If the removal of trade barriers, required by the EPA, leads to the general or a local shortage of foodstuffs or another product needed for food security in any of the SADC EPA states a safeguard can be applied. These measures can only be applied after all the relevant information has been supplied to the Trade and Development Committee and consultations among the parties have taken place.

The SACU member states can implement specific agricultural safeguards (an import duty), on 23 specified agricultural products imported from the EU. When the designated trigger volume of edible offal, worked cereals, meat preparations, long-life milk, preserved cucumbers and olives and chocolate is exceeded, the import duty can be increased for the remainder of the calendar year, or 5 months (whichever is longer). These agricultural safeguards are only available for the 12-year transition period from the date of entry into force of the EPA. Utilising these safeguards is easier than multilateral or general preferential safeguards as the burden of proof is simpler to obtain; countries do not need to prove a surge in imports, serious injury or causality. At any point in a calendar year imports of the specified agricultural products can exceed the reference volumes which can then trigger an increase in the import duty by the affected SACU country.

Botswana, Lesotho, Namibia, Swaziland (BLNS) and Mozambique have access to an infant industry protection safeguard (temporary suspension of tariff reductions or a tariff increase) if increased EU imports impact the establishment of an infant industry or cause disturbances to the operations of an existing infant industry. If one of the BLNS countries utilises this safeguard measure in the form of an increase in tariffs there is an important clarification to note – the higher tariff is only applicable to imports into the country invoking the provision and does not translate to an increase in the overall SACU Common External tariff applicable to that specific product.

The BLNS countries have access to a transitional safeguard (for 12 years after the date of entry into force of the EPA) if increased EU imports cause injury to any of the domestic industries producing one of 64 ‘sensitive’ products. These products include agricultural products (poultry (HS0207), natural honey (HS0409), vegetables (like legumes, spinach and sweetcorn under HS0710) and olives, cucumbers and mushrooms (HS0711)), fats and oils (HS1517), meat preparations (HS1602), chocolate (HS1806), foodstuffs (pasta, gingerbread and rusks under HS19), fruit juices (HS2009), beer (HS2203), soap and candles, toilet paper, handkerchiefs, tablecloths, umbrellas and two types of slide fasteners (HS 9607). This safeguard does not work via trigger volumes, if a BLNS country want to use this safeguard the standard burden of proof is required by the implementing country (increased imports, serious injury and causality). After the BLNS country has notified the EU of the impending measure (30 days prior to the measure being implemented) an increase in duty or a zero-tariff rate quota can be implemented for a period of four years (which can be extended for a further four years).
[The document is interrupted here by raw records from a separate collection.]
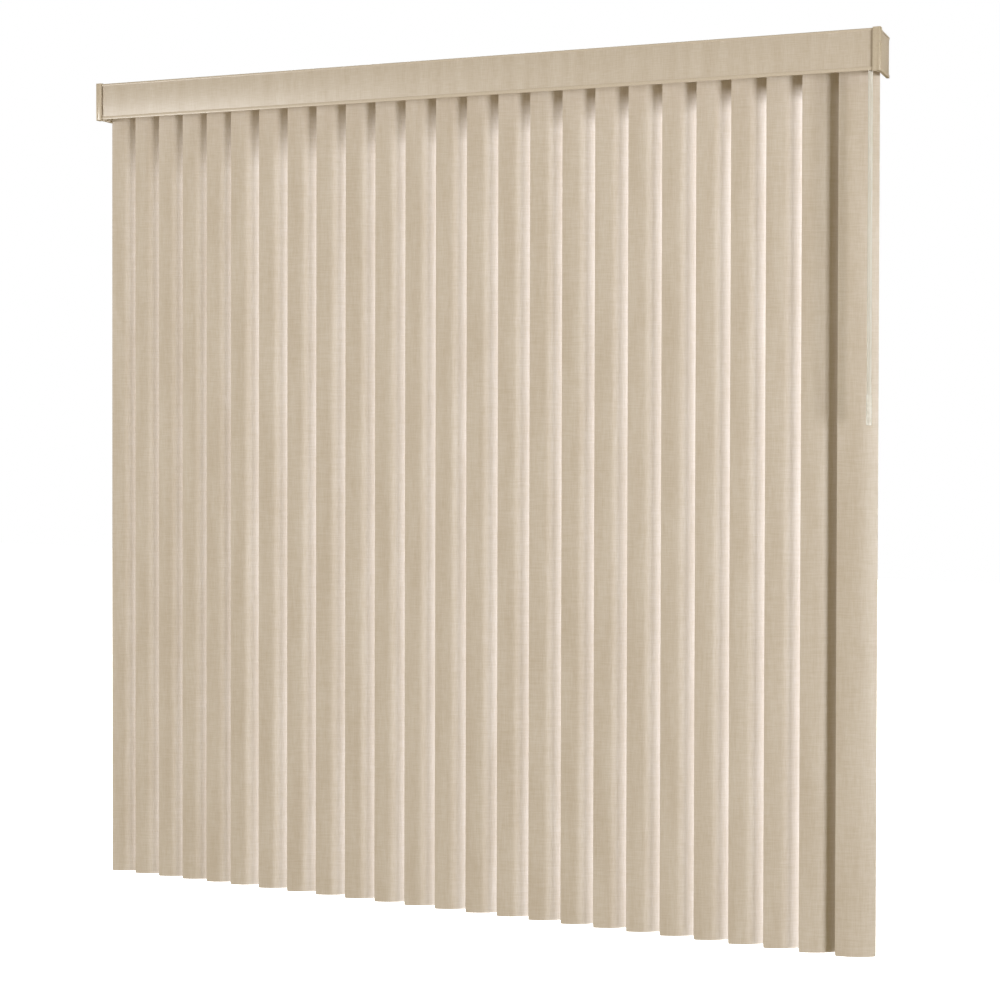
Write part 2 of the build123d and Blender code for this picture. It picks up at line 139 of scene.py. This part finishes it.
def linenVinyl(name, turn, look):
    # PVC vinyl, calendered with a faux-linen emboss: the eye sees fine slubs both ways in a satin skin
    material, tree, shader = newMaterial(name, {
        "Base Color": toLinear(look["colour"]), "Roughness": look["roughness"], "IOR": 1.52,
        "Specular IOR Level": look["specular"], "Sheen Weight": look["sheen"], "Sheen Roughness": 0.5,
        "Sheen Tint": toLinear(look["sheenTint"]),
    })
    warp = stretchedNoise(tree, look["threadAcross"], look["slubLength"], turn)
    weft = stretchedNoise(tree, look["threadAcross"], look["slubLength"], turn, upright=False)
    cloud = stretchedNoise(tree, look["cloudAcross"], look["cloudLength"], turn)
    threads = addNode(tree, "ShaderNodeMath", {"operation": "ADD"}, {0: warp, 1: weft})
    halved = addNode(tree, "ShaderNodeMath", {"operation": "MULTIPLY", 1: 0.5}, {0: threads.outputs[0]})
    # painted shade and light: the linen's thread colour is darker in the emboss's hollows and lighter on its
    # crests, following the same height as the bump
    weaveShadeAndLight = mixColours(tree, halved.outputs[0], look["hollow"], look["crest"])
    tint = mixColours(tree, cloud, look["cloudLow"], look["cloudHigh"])
    colour = addNode(tree, "ShaderNodeMix", {"data_type": "RGBA", "blend_type": "MULTIPLY", 0: 1.0},
                     {6: weaveShadeAndLight, 7: tint})
    emboss = addNode(tree, "ShaderNodeBump", {"Strength": look["embossStrength"], "Distance": look["embossDepth"]},
                     {"Height": halved.outputs[0]})
    tree.links.new(colour.outputs[2], shader.inputs["Base Color"])
    tree.links.new(emboss.outputs[0], shader.inputs["Normal"])
    return material


def plainPlastic(name, look):
    # moulded or extruded plastic: a satin skin with faint flow marks and a slightly uneven gloss
    material, tree, shader = newMaterial(name, {
        "Base Color": toLinear(look["colour"]), "Roughness": look["roughness"], "IOR": look.get("ior", 1.5),
        "Specular IOR Level": look.get("specular", 0.5), "Transmission Weight": look.get("clear", 0.0),
        "Metallic": look.get("metallic", 0.0),
    })
    grain = stretchedNoise(tree, look["grain"], look["grain"] * look.get("grainStretch", 1.0), 0.0, 3.0)
    colour = mixColours(tree, grain, look["dark"], look["light"])
    gloss = addNode(tree, "ShaderNodeMapRange", {
        "From Min": 0.3, "From Max": 0.7, "To Min": look["roughness"] - 0.04, "To Max": look["roughness"] + 0.05,
    }, {"Value": grain})
    bump = addNode(tree, "ShaderNodeBump", {"Strength": look["bump"], "Distance": 0.0002}, {"Height": grain})
    tree.links.new(colour, shader.inputs["Base Color"])
    tree.links.new(gloss.outputs[0], shader.inputs["Roughness"])
    tree.links.new(bump.outputs[0], shader.inputs["Normal"])
    return material


linen = {
    # the two thread colours are painted shade in the emboss's hollows and painted light on its crests
    "colour": "DBD0C4", "hollow": "D5C9BA", "crest": "E1D7CE", "cloudLow": "F7F5F2", "cloudHigh": "FFFFFF",
    "roughness": 0.45, "specular": 0.7, "sheen": 0.1, "sheenTint": "FFF8EC",
    "threadAcross": 0.0022,  # 0.8 mm threads, drawn coarser so that they show at this distance
    "slubLength": 0.03, "cloudAcross": 0.03, "cloudLength": 0.25,
    "embossStrength": 0.5, "embossDepth": 0.0003,
}
vaneVinyl = linenVinyl("vane vinyl", 25, linen)
insertVinyl = linenVinyl("valance vinyl", 0, linen)
extrudedPlastic = plainPlastic("extruded PVC", {
    "colour": "D9CDBE", "dark": "D6CABA", "light": "DCD0C2", "roughness": 0.34, "grain": 0.004, "bump": 0.05})
mouldedPlastic = plainPlastic("moulded ABS", {
    "colour": "D5C8B7", "dark": "D3C6B4", "light": "D7CBBA", "roughness": 0.3, "grain": 0.003, "bump": 0.05})
railEnamel = plainPlastic("baked enamel", {
    "colour": "EDE8DE", "dark": "EAE5DA", "light": "F0EBE2", "roughness": 0.3, "grain": 0.002, "bump": 0.1})
capPlastic = plainPlastic("moulded polypropylene", {
    "colour": "EFEBE2", "dark": "ECE8DF", "light": "F1EEE6", "roughness": 0.4, "grain": 0.002, "bump": 0.08})
carrierPlastic = plainPlastic("moulded acetal", {
    "colour": "F1EFE9", "dark": "EEEBE4", "light": "F4F2ED", "roughness": 0.35, "grain": 0.002, "bump": 0.05})
clipPlastic = plainPlastic("clear polycarbonate", {
    "colour": "E6EAEA", "dark": "E2E7E7", "light": "EAEEEE", "roughness": 0.14, "grain": 0.003, "bump": 0.03,
    "clear": 0.85, "ior": 1.58})
zincSteel = plainPlastic("zinc-plated steel", {
    "colour": "C9CCCF", "dark": "B9BDC1", "light": "D6D9DC", "roughness": 0.3, "grain": 0.0015, "bump": 0.05,
    "metallic": 1.0})
rodAluminium = plainPlastic("drawn aluminium", {
    "colour": "D5D6D8", "dark": "CDCED1", "light": "DDDEE0", "roughness": 0.28, "grain": 0.0008, "bump": 0.05,
    "metallic": 1.0})
wandPlastic = plainPlastic("milky acrylic", {
    "colour": "FBF9F5", "dark": "F8F6F1", "light": "FDFCFA", "roughness": 0.14, "grain": 0.004,
    "grainStretch": 20.0, "bump": 0.03, "clear": 0.12, "specular": 0.8, "ior": 1.49})
print("materials made")


# Modelling helpers
mergeDistance = 0.00001  # corners closer than this are one corner
near = 0.0001  # how far a corner may lie from the place it is picked by
flatAngle = math.radians(1)
edgeAngle = math.radians(40)


def pickOnly(piece):
    if bpy.context.object and bpy.context.object.mode != "OBJECT":
        bpy.ops.object.mode_set(mode="OBJECT")
    bpy.ops.object.select_all(action="DESELECT")
    piece.select_set(True)
    bpy.context.view_layer.objects.active = piece


def selectCorners(piece, test):
    # selects the vertices that pass the test, and leaves the piece in edit mode
    pickOnly(piece)
    bpy.ops.object.mode_set(mode="EDIT")
    bpy.ops.mesh.select_mode(type="VERT")
    bpy.ops.mesh.select_all(action="DESELECT")
    bpy.ops.object.mode_set(mode="OBJECT")
    for corner in piece.data.vertices:
        corner.select = test(corner.co)
    bpy.ops.object.mode_set(mode="EDIT")


def applyModifier(piece, kind, settings):
    pickOnly(piece)
    modifier = piece.modifiers.new(kind.lower(), kind)
    for name, value in settings.items():
        setattr(modifier, name, value)
    bpy.ops.object.modifier_apply(modifier=modifier.name)


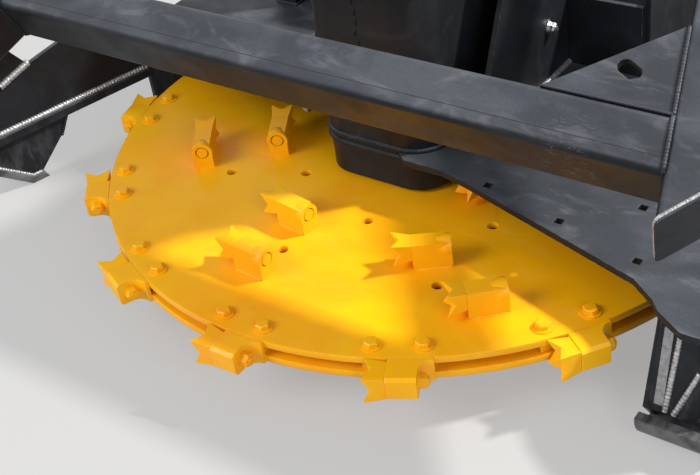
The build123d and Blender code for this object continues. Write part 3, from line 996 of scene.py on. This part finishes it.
@listed
class MULCHER_OT_finishes(Operator):
    """Paint and metal on every part of the frame"""
    bl_idname = "mulcher.finishes"
    bl_label = "Finishes"

    def execute(self, context):
        for row in frame["record"]["subparts"]:
            material = finish(SLOT_FINISH[row["material_slot"]])
            for slot in NODES[row["node"]].material_slots:
                slot.link = "OBJECT"
                slot.material = material
        return {"FINISHED"}


@listed
class MULCHER_OT_soft_edges(Operator):
    """Broken edges on plates, tubes and castings"""
    bl_idname = "mulcher.soft_edges"
    bl_label = "Soft edges"

    def execute(self, context):
        for node in NODES.values():
            node.modifiers.new("weld", "WELD").merge_threshold = MERGE
            edge = node.modifiers.new("soft_edges", "BEVEL")
            edge.width = context.scene.mulcher_sizes.soft_edge
            edge.segments = 2
            edge.limit_method = "ANGLE"
            edge.angle_limit = radians(32)
        return {"FINISHED"}


@listed
class MULCHER_OT_rim_bolts(Operator):
    """Two bolts through the disc at every rim holder, with nuts below"""
    bl_idname = "mulcher.rim_bolts"
    bl_label = "Rim bolts"

    def execute(self, context):
        flats = context.scene.mulcher_sizes.rim_bolt
        angles = [angle + side * RIM_BOLT_HALF for angle in RIM_ANGLES for side in (-1, 1)]
        heads = [(on_ring(angle, RIM_BOLT_R, DISC_TOP), UP) for angle in angles]
        nuts = [(on_ring(angle, RIM_BOLT_R, DISC_LOW), DOWN) for angle in angles]
        on_points("rim_bolt_heads", heads, "hex_bolt", YELLOW, seed=3, across_flats=flats, head=0.0095,
                  washer_radius=0.0200, washer=0.0025, stud=-0.004)
        on_points("rim_bolt_nuts", nuts, "hex_bolt", YELLOW, seed=5, across_flats=flats, head=0.012,
                  washer_radius=0.0185, washer=0.003, stud=0.004)
        return {"FINISHED"}


@listed
class MULCHER_OT_tooth_bolts(Operator):
    """The bolt behind every rim tooth"""
    bl_idname = "mulcher.tooth_bolts"
    bl_label = "Tooth bolts"

    def execute(self, context):
        places = []
        for angle in RIM_ANGLES:
            way = clockwise(angle)
            holder = on_ring(angle, RIM_HOLDER_R, (DISC_TOP + DISC_LOW) / 2)
            places.append((holder - way * RIM_HOLDER_REAR * MM, -way))
        on_points("tooth_bolts", places, "hex_bolt", YELLOW, seed=7, head=0.013, washer_radius=0.0150,
                  across_flats=context.scene.mulcher_sizes.tooth_bolt, washer=0.004, stud=0.003)
        return {"FINISHED"}


@listed
class MULCHER_OT_surface_holders(Operator):
    """The painted shade ring round each surface holder's sunk screw, and the weld beads at its foot"""
    bl_idname = "mulcher.surface_holders"
    bl_label = "Surface holders"

    def execute(self, context):
        rings = []
        paths = []
        for rear, front, way in surface_holders():
            rings.append((rear + UP * SCREW_HEIGHT * MM + way * RING_DEPTH * MM, -way))
            for side in (-1, 1):
                out = way.cross(UP) * HOLDER_FOOT * MM * side
                paths.append(line(rear + out + way * 0.004, front + out - way * 0.006))
        # Each ring is a thin dark cap: painted shade in the recess round the screw
        on_points("screw_rings", rings, "round_cap", SCREW_SHADE, seed=2, height=0.0006, chamfer=0.0002,
                  radius=context.scene.mulcher_sizes.screw_radius)
        beads("holder_welds", paths, YELLOW, seed=11, radius=0.0026, pitch=0.006)
        return {"FINISHED"}


@listed
class MULCHER_OT_hub_bolts(Operator):
    """Bolts under the rotor's hub"""
    bl_idname = "mulcher.hub_bolts"
    bl_label = "Hub bolts"

    def execute(self, context):
        places = [(on_ring(index * 360 / HUB_BOLTS, HUB_CIRCLE, HUB_LOW), DOWN) for index in range(HUB_BOLTS)]
        on_points("hub_bolts", places, "hex_bolt", YELLOW, seed=8, across_flats=0.024, head=0.013,
                  washer_radius=0.0185, washer=0.003, stud=-0.004)
        return {"FINISHED"}


@listed
class MULCHER_OT_motor_bolts(Operator):
    """Bolts round the motor's flange, and the zinc bolt in each cheek plate"""
    bl_idname = "mulcher.motor_bolts"
    bl_label = "Motor bolts"

    def execute(self, context):
        turns = [30 + index * 360 / FLANGE_BOLTS for index in range(FLANGE_BOLTS)]
        flange = [(on_ring(turn, FLANGE_CIRCLE, FLANGE_TOP), UP) for turn in turns]
        on_points("motor_bolts", flange, "hex_bolt", ZINC, seed=4, across_flats=0.019, head=0.010,
                  washer_radius=0.0125, washer=0.0025, stud=-0.003)
        cheek = [(at(CHEEK_RIGHT, CHEEK_BOLT_Y, DISC_TOP + CHEEK_BOLT_Z), RIGHT),
                 (at(CHEEK_LEFT, CHEEK_BOLT_Y, DISC_TOP + CHEEK_BOLT_Z), LEFT)]
        on_points("cheek_bolts", cheek, "hex_bolt", ZINC, seed=6, across_flats=0.019, head=0.012,
                  washer_radius=0.0165, washer=0.003, stud=0.006)
        return {"FINISHED"}


@listed
class MULCHER_OT_deck_welds(Operator):
    """Weld beads between the deck and what stands on it"""
    bl_idname = "mulcher.deck_welds"
    bl_label = "Deck welds"

    def execute(self, context):
        beads("tower_foot_welds", [tower_ring(DECK_TOP + 2), tower_ring(DECK_LOW - 2)], BLACK, seed=20,
              radius=0.0062, pitch=0.011)
        cheeks = []
        paths = []
        _, post_right, post_front, post_rear, _, _ = span("arm_posts")
        for side in (-1, 1):
            outer = side * CHEEK_RIGHT
            inner = side * (CHEEK_RIGHT - CHEEK_T)
            web_in = side * (WEB_RIGHT - WEB_T)
            post_in = side * (post_right - ARM_W + 4)
            post = corners_at(post_in, side * post_right, post_front, post_rear, DECK_TOP)
            cheeks.append(lengthways(outer, CHEEK_FRONT + 2, CHEEK_REAR - 2, DECK_TOP + 1))
            paths += [lengthways(inner, CHEEK_FRONT, CHEEK_REAR - CHEEK_T, DECK_TOP),
                      lengthways(side * WEB_RIGHT, CHEEK_REAR, WEB_REAR, DECK_TOP),
                      lengthways(web_in, CHEEK_REAR, WEB_REAR, DECK_TOP),
                      sideways(outer, web_in, CHEEK_REAR, DECK_TOP), (post, True)]
        paths.append(sideways(CHEEK_LEFT, CHEEK_RIGHT, CHEEK_REAR, DECK_TOP))
        beads("deck_welds", paths, BLACK, seed=21)
        beads("cheek_foot_welds", cheeks, BARE_WELD, seed=24, radius=0.0080, pitch=0.008)
        return {"FINISHED"}


@listed
class MULCHER_OT_tower_welds(Operator):
    """Weld beads of the spindle tower, and the plug welds down its front"""
    bl_idname = "mulcher.tower_welds"
    bl_label = "Tower welds"

    def execute(self, context):
        paths = [tower_ring(TOWER_TOP)]
        for side in (-1, 1):
            inner = side * (CHEEK_RIGHT - CHEEK_T)
            paths.append(lengthways(side * CHEEK_RIGHT, CHEEK_SLOPE_Y, CHEEK_REAR, TOWER_TOP))
            paths.append(upright(inner, CHEEK_REAR - CHEEK_T, DECK_TOP, TOWER_TOP))
        beads("tower_welds", paths, BLACK, seed=22)
        plugs = []
        for step in range(PLUG_COUNT):
            height = DECK_TOP + PLUG_START + step * PLUG_STEP
            lean = PLUG_SWAY * sin(step * 2.4)
            plugs.append(line(*[at(lean + x, TOWER_FRONT, height + z) for x, z in PLUG_ENDS]))
        beads("tower_plug_welds", plugs, BLACK, seed=23, radius=0.0032, pitch=0.006)
        return {"FINISHED"}


@listed
class MULCHER_OT_push_frame_welds(Operator):
    """Weld beads of the push frame: tubes, gussets and arm caps"""
    bl_idname = "mulcher.push_frame_welds"
    bl_label = "Push frame welds"

    def execute(self, context):
        joints = []
        corners = []
        caps = []
        for side in (-1, 1):
            for start in (0.0, ARM_LENGTH - BAR):
                ends = [arm_face(*place, side) for place in around(start, start + BAR, 0, -BAR)]
                joints.append(rounded_loop(ends, BAR_ROUND * MM))
            joints.append(line(arm_face(BAR, -GUSSET_DOWN, side),
                               arm_face(GUSSET_END - 4, -GUSSET_DOWN, side)))
            corners.append(line(on_push_frame(side * (GUSSET_START + 6), BAR, -GUSSET_DOWN / 2),
                                arm_face(BAR, -GUSSET_DOWN / 2, side)))
            ring = [arm_edge_at_cap(*place, side) for place in around(0, ARM_W, 0, -BAR)]
            caps.append(rounded_loop(ring, ARM_ROUND * MM))
        seam_end = BAR_END - SEAM_IN
        seam = [line(on_push_frame(-seam_end, SEAM_UP, 0), on_push_frame(seam_end, SEAM_UP, 0))]
        beads("push_frame_welds", joints, BLACK, seed=31, radius=0.0046, pitch=0.0065)
        beads("gusset_welds", corners, BLACK, seed=34, radius=0.0029)
        beads("arm_cap_welds", caps, BARE_WELD, seed=32, radius=0.0034, pitch=0.005)
        # The seam is a thin ridge in a near-black finish: painted shade along the seam's groove
        beads("bar_seam", seam, SEAM, seed=33, radius=0.0005, pitch=0.05)
        return {"FINISHED"}


@listed
class MULCHER_OT_wing_welds(Operator):
    """Weld beads of the flared wing and of the legs"""
    bl_idname = "mulcher.wing_welds"
    bl_label = "Wing and leg welds"

    def execute(self, context):
        rub_bar = line(on_wing(8, RUB_TOP + 2, 1), on_wing(WING_LENGTH, RUB_TOP + 2, 1))
        beads("wing_welds", [rub_bar, wing_line(NOTCH_BEAD)], BARE_WELD, seed=41, radius=0.0090, pitch=0.0080)
        seams = [line(on_leg(*low), on_leg(*high)) for low, high in LEG_BEADS]
        seams.append(wing_line(SHOE_BEAD))
        beads("leg_bright_welds", seams, BARE_WELD, seed=43, radius=0.0052, pitch=0.0070)
        leg_in, _, _, leg_back, _, _ = span("leg_right_plate")
        paths = [lengthways(leg_in, LEG_FOOT_Y, leg_back - 4, SOLE_TOP + 1), wing_line(BRACE_BEAD)]
        wall_beads = ((WALL_OUT, 30, DECK_LOW), (WALL_IN, 30, DECK_LOW), (WALL_OUT, 45, SOLE_TOP))
        for side, start in ((-1, WING_Y), (1, WALL_FRONT)):
            for reach, gap, height in wall_beads:
                paths.append(lengthways(side * reach, start + gap, WALL_REAR - 2, height))
        beads("leg_welds", paths, BLACK, seed=42)
        return {"FINISHED"}


@listed
class MULCHER_OT_leg_edge(Operator):
    """The ground edge strip down the front of the leg on the right"""
    bl_idname = "mulcher.leg_edge"
    bl_label = "Leg edge"

    def execute(self, context):
        low = on_leg(STRIP_X, LEG_LOW_Z + 14)
        high = on_leg(STRIP_X, LEG_HIGH_Z - 4)
        out = LEFT.cross((high - low).normalized())
        section = STRIP_HALF + [(-u, w) for u, w in reversed(STRIP_HALF)]
        work = bmesh.new()
        ends = [[work.verts.new(place + (RIGHT * u + out * w) * MM) for u, w in section]
                for place in (low, high)]
        for index in range(len(section)):
            work.faces.new((ends[0][index - 1], ends[0][index], ends[1][index], ends[1][index - 1]))
        work.faces.new(ends[0])
        work.faces.new(ends[1])
        bmesh.ops.recalc_face_normals(work, faces=work.faces)
        mesh = bpy.data.meshes.new("leg_edge_strip")
        work.to_mesh(mesh)
        work.free()
        mesh.materials.append(finish(GROUND[2]))
        add_piece("leg_edge_strip", mesh, GROUND)
        return {"FINISHED"}


@listed
class MULCHER_OT_coupler_welds(Operator):
    """Weld beads of the coupler plate"""
    bl_idname = "mulcher.coupler_welds"
    bl_label = "Coupler welds"

    def execute(self, context):
        front = COUPLER_REAR - CHEEK_T
        paths = [sideways(-COUPLER_HALF, COUPLER_HALF, front, COUPLER_TOP),
                 sideways(-COUPLER_HALF, COUPLER_HALF, COUPLER_REAR, COUPLER_LOW)]
        for side in (-1, 1):
            for reach in (WEB_RIGHT, WEB_RIGHT - WEB_T):
                paths.append(upright(side * reach, front, DECK_TOP, COUPLER_TOP - 4))
        beads("coupler_welds", paths, BLACK, seed=51)
        return {"FINISHED"}


GROUPS = {"mulcher_sizes": MulcherSizes, "mulcher_colours": MulcherColours, "mulcher_stage": MulcherStage}


class MULCHER_PT_panel(Panel):
    """Sizes, colours and steps of the mulcher"""
    bl_idname = "MULCHER_PT_panel"
    bl_label = "Disc mulcher"
    bl_space_type = "VIEW_3D"
    bl_region_type = "UI"
    bl_category = "Mulcher"

    def draw(self, context):
        for name, group_class in GROUPS.items():
            for key in group_class.__annotations__:
                self.layout.prop(getattr(context.scene, name), key)
        for operator in STEPS:
            self.layout.operator(operator.bl_idname)


CLASSES = (*GROUPS.values(), *STEPS, MULCHER_PT_panel)


def register():
    for cls in CLASSES:
        bpy.utils.register_class(cls)
    for name, group_class in GROUPS.items():
        setattr(bpy.types.Scene, name, bpy.props.PointerProperty(type=group_class))


def unregister():
    for name in reversed(GROUPS):
        delattr(bpy.types.Scene, name)
    for cls in reversed(CLASSES):
        bpy.utils.unregister_class(cls)


def write_sizes():
    """Brings the view layer up to date."""
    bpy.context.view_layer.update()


def main():
    register()
    for operator in STEPS:
        getattr(bpy.ops.mulcher, operator.bl_idname.split(".")[1])()
    write_sizes()


if __name__ == "__main__":
    main()
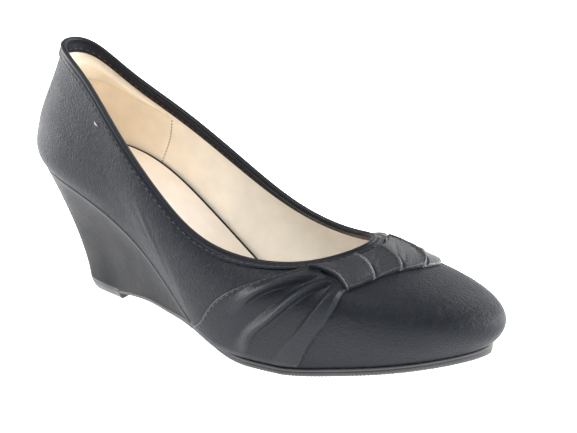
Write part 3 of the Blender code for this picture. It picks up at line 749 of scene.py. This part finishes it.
NARROW_ROLL = np.array([
    (0.00, 0.50, 0.14, 0.07, 0.0000),
    (0.07, 0.50, 0.13, 0.06, 0.0004),
    (0.16, 0.50, 0.12, 0.05, 0.0018),
    (0.32, 0.50, 0.11, 0.05, 0.0030),
    (0.50, 0.535, 0.12, 0.05, 0.0037),
    (0.71, 0.56, 0.14, 0.055, 0.0039),
    (0.90, 0.61, 0.17, 0.07, 0.0032),
    (0.99, 0.64, 0.17, 0.11, 0.0016),
    (1.06, 0.66, 0.17, 0.13, 0.0006),
])
FLAT_ROLL = np.array([
    (0.00, 0.83, 0.07, 0.30, 0.0001),
    (0.12, 0.83, 0.06, 0.30, 0.0010),
    (0.30, 0.845, 0.06, 0.28, 0.0018),
    (0.55, 0.86, 0.07, 0.26, 0.0022),
    (0.80, 0.87, 0.09, 0.26, 0.0028),
    (0.91, 0.88, 0.11, 0.22, 0.0029),
    (0.99, 0.88, 0.12, 0.22, 0.0015),
    (1.06, 0.88, 0.14, 0.22, 0.0006),
])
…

There is a very minor difference between the transitional safeguard and the general preferential safeguards in Article 34, something making it ever so slightly easier for BLNS countries to use safeguards on the 64 listed products. If a BLNS country wants to implement a transitional safeguard the burden of proof is that the product is imported from the EU in such increased quantities to cause serious injury in any BLNS state. However, if any EPA party wants to utilise the general preferential safeguards one of the qualifications of the burden of proof is that the surge in imports and subsequent harm must be the result of an obligation incurred under the EPA. The ‘obligation incurred’ requirement is not relevant for transitional safeguards under Article 37; a mere increase in imports from the EU enables the BLNS countries to implement a safeguard measure.